● PROBLEM TO SOLVE: Quote the entries that follow exactly, leaving none out.

● DATA TO PROCESS:
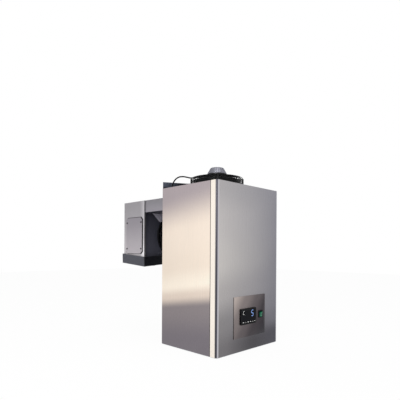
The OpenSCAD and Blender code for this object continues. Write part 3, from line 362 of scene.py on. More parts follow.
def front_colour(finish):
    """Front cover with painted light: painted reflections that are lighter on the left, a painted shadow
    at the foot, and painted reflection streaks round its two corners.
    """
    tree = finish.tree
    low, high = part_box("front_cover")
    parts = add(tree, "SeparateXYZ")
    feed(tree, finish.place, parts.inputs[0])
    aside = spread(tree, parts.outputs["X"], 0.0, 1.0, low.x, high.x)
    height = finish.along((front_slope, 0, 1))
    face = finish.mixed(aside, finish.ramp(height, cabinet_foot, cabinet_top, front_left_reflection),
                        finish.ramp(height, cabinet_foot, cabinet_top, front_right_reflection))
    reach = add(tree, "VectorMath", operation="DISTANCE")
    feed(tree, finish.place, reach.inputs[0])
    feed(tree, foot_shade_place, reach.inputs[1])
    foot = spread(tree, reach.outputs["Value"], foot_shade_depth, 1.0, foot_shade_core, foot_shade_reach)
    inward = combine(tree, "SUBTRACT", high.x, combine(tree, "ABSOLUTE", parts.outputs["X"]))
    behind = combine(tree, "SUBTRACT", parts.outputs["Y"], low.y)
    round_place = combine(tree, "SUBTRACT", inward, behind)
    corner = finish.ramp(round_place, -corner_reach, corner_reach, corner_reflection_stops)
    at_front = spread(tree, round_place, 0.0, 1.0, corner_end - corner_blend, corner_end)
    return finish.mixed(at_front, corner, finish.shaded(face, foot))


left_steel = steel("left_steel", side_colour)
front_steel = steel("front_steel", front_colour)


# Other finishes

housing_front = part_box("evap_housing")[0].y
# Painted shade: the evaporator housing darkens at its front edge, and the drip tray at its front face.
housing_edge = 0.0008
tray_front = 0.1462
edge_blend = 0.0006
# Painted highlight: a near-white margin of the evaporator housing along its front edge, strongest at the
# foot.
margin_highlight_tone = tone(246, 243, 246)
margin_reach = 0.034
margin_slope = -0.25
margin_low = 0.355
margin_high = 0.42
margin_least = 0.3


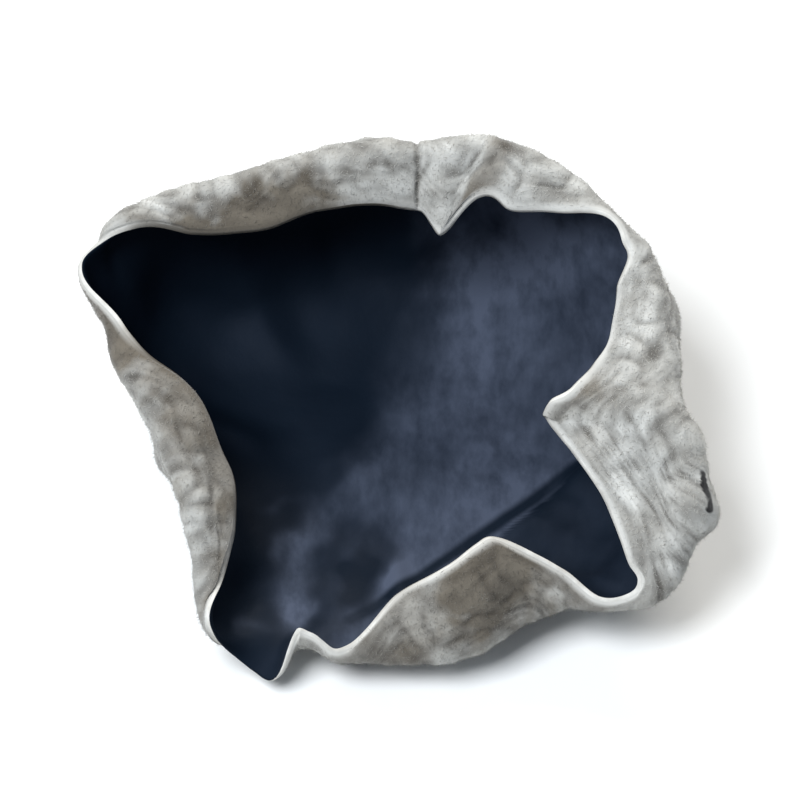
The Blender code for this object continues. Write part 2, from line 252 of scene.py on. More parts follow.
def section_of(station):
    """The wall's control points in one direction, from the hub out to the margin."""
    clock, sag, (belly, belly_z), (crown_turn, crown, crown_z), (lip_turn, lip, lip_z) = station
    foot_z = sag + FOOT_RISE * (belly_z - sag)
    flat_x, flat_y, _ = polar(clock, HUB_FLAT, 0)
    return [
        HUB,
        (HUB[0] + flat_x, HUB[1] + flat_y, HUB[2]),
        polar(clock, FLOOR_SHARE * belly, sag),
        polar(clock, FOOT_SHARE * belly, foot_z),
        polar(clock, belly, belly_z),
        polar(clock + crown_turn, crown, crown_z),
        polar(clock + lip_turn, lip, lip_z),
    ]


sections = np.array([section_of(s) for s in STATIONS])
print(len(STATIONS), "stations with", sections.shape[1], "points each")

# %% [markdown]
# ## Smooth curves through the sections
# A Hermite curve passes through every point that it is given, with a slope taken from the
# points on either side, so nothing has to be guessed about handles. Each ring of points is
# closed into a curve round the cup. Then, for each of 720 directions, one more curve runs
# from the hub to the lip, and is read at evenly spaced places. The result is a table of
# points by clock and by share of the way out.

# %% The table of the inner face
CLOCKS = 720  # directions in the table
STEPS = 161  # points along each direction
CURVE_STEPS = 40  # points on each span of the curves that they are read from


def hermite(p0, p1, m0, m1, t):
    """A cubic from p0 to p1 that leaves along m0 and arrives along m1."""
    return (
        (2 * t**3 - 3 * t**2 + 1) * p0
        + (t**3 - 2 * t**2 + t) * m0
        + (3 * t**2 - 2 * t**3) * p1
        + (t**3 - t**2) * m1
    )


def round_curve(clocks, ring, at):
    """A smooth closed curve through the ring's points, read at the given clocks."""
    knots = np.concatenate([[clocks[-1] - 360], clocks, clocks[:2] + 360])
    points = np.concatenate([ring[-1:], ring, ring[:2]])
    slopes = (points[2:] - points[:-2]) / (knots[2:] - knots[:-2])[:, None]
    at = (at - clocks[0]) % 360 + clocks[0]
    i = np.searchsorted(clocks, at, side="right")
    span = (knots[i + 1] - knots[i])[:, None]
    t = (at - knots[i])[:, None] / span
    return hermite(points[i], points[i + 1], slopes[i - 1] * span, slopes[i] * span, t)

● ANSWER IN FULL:
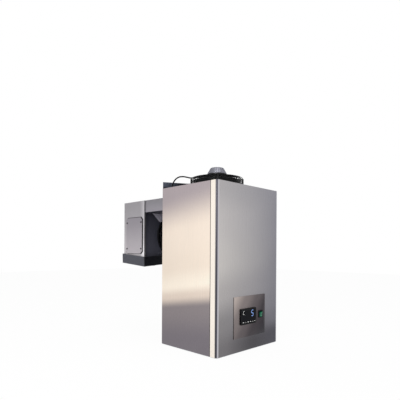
The OpenSCAD and Blender code for this object continues. Write part 3, from line 362 of scene.py on. More parts follow.
def front_colour(finish):
    """Front cover with painted light: painted reflections that are lighter on the left, a painted shadow
    at the foot, and painted reflection streaks round its two corners.
    """
    tree = finish.tree
    low, high = part_box("front_cover")
    parts = add(tree, "SeparateXYZ")
    feed(tree, finish.place, parts.inputs[0])
    aside = spread(tree, parts.outputs["X"], 0.0, 1.0, low.x, high.x)
    height = finish.along((front_slope, 0, 1))
    face = finish.mixed(aside, finish.ramp(height, cabinet_foot, cabinet_top, front_left_reflection),
                        finish.ramp(height, cabinet_foot, cabinet_top, front_right_reflection))
    reach = add(tree, "VectorMath", operation="DISTANCE")
    feed(tree, finish.place, reach.inputs[0])
    feed(tree, foot_shade_place, reach.inputs[1])
    foot = spread(tree, reach.outputs["Value"], foot_shade_depth, 1.0, foot_shade_core, foot_shade_reach)
    inward = combine(tree, "SUBTRACT", high.x, combine(tree, "ABSOLUTE", parts.outputs["X"]))
    behind = combine(tree, "SUBTRACT", parts.outputs["Y"], low.y)
    round_place = combine(tree, "SUBTRACT", inward, behind)
    corner = finish.ramp(round_place, -corner_reach, corner_reach, corner_reflection_stops)
    at_front = spread(tree, round_place, 0.0, 1.0, corner_end - corner_blend, corner_end)
    return finish.mixed(at_front, corner, finish.shaded(face, foot))


left_steel = steel("left_steel", side_colour)
front_steel = steel("front_steel", front_colour)


# Other finishes

housing_front = part_box("evap_housing")[0].y
# Painted shade: the evaporator housing darkens at its front edge, and the drip tray at its front face.
housing_edge = 0.0008
tray_front = 0.1462
edge_blend = 0.0006
# Painted highlight: a near-white margin of the evaporator housing along its front edge, strongest at the
# foot.
margin_highlight_tone = tone(246, 243, 246)
margin_reach = 0.034
margin_slope = -0.25
margin_low = 0.355
margin_high = 0.42
margin_least = 0.3


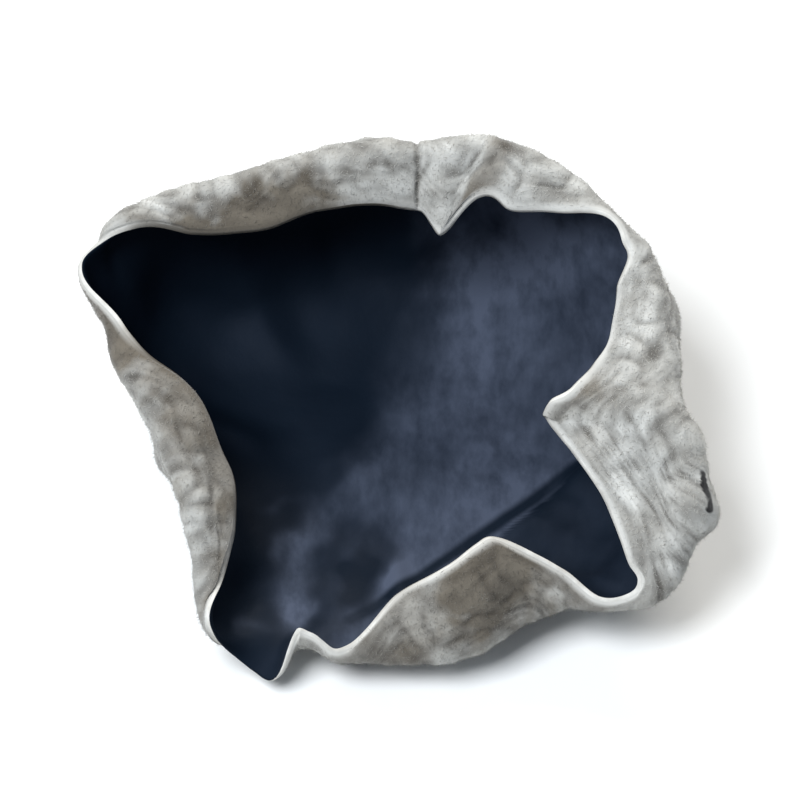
The Blender code for this object continues. Write part 2, from line 252 of scene.py on. More parts follow.
def section_of(station):
    """The wall's control points in one direction, from the hub out to the margin."""
    clock, sag, (belly, belly_z), (crown_turn, crown, crown_z), (lip_turn, lip, lip_z) = station
    foot_z = sag + FOOT_RISE * (belly_z - sag)
    flat_x, flat_y, _ = polar(clock, HUB_FLAT, 0)
    return [
        HUB,
        (HUB[0] + flat_x, HUB[1] + flat_y, HUB[2]),
        polar(clock, FLOOR_SHARE * belly, sag),
        polar(clock, FOOT_SHARE * belly, foot_z),
        polar(clock, belly, belly_z),
        polar(clock + crown_turn, crown, crown_z),
        polar(clock + lip_turn, lip, lip_z),
    ]


sections = np.array([section_of(s) for s in STATIONS])
print(len(STATIONS), "stations with", sections.shape[1], "points each")

# %% [markdown]
# ## Smooth curves through the sections
# A Hermite curve passes through every point that it is given, with a slope taken from the
# points on either side, so nothing has to be guessed about handles. Each ring of points is
# closed into a curve round the cup. Then, for each of 720 directions, one more curve runs
# from the hub to the lip, and is read at evenly spaced places. The result is a table of
# points by clock and by share of the way out.

# %% The table of the inner face
CLOCKS = 720  # directions in the table
STEPS = 161  # points along each direction
CURVE_STEPS = 40  # points on each span of the curves that they are read from


def hermite(p0, p1, m0, m1, t):
    """A cubic from p0 to p1 that leaves along m0 and arrives along m1."""
    return (
        (2 * t**3 - 3 * t**2 + 1) * p0
        + (t**3 - 2 * t**2 + t) * m0
        + (3 * t**2 - 2 * t**3) * p1
        + (t**3 - t**2) * m1
    )


def round_curve(clocks, ring, at):
    """A smooth closed curve through the ring's points, read at the given clocks."""
    knots = np.concatenate([[clocks[-1] - 360], clocks, clocks[:2] + 360])
    points = np.concatenate([ring[-1:], ring, ring[:2]])
    slopes = (points[2:] - points[:-2]) / (knots[2:] - knots[:-2])[:, None]
    at = (at - clocks[0]) % 360 + clocks[0]
    i = np.searchsorted(clocks, at, side="right")
    span = (knots[i + 1] - knots[i])[:, None]
    t = (at - knots[i])[:, None] / span
    return hermite(points[i], points[i + 1], slopes[i - 1] * span, slopes[i] * span, t)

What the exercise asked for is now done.